Peran PBB dalam konflik yang
terjadi di masyarakat dunia sebenarnya cukup besar. Tetapi persoalannya adalah
keputusan PBB kerapkali diabaikan, apalagi kalau keputusan itu bertentangan
dengan negara-negara kuat. Di tambah lagi kenyataan bahwa PBB dikendalikan oleh
negara-negara kuat tersebut. Jadi apa yang tampak terkadang bukan sesuatu yang
sebenarnya. Ini yang dinamakan dengan era proxy war, dimana peperangan
tidak lagi dengan cara berhadapan secara langsung. Permainan isu seringkali
dijadikan instrument dalam peperangan model demikian. Keterlibatan PBB dalam
penyelesaian konflik sudah dilakukan. Hal itu bisa dilihat misalnya pada
konflik Israel-Palestina dengan pemisahan Palestina menjadi Negara Yahudi dan
Negara Arab melalui resolusi 181. Tetapi resolusi tersebut tidak ditaati oleh
kedua kelompok yang berkonflik, dengan alasan tertentu misalnya PBB lebih
berpihak kepada Israel.
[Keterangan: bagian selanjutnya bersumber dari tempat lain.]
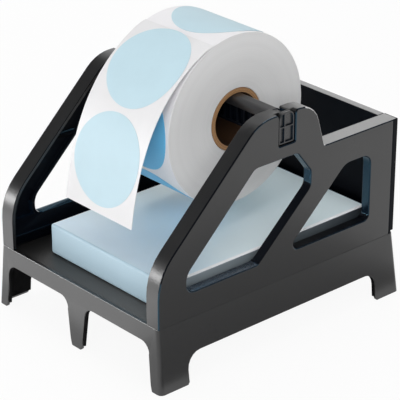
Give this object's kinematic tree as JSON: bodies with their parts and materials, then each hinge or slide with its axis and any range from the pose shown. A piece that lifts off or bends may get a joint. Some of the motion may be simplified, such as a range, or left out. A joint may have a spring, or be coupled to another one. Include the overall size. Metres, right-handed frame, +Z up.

Konflik Palestina-Israel ini hanya sebagai contoh bahwa
PBB dalam konteks pertikaian masyarakat sudah memberikan konstribusinya sesuai
dengan tujuan awal berdirinya. Tetapi karena semua konflik yang terjadi itu
lebih dominan politik kekuasaan dan ekonomi, maka penyelesaian persoalan
menjadi sulit diperoleh dengan baik. Dan kondisi itu diperparah ketika kemudian
konflik tersebut diseret pada lingkaran akidah dan kepercayaan yang sensitif.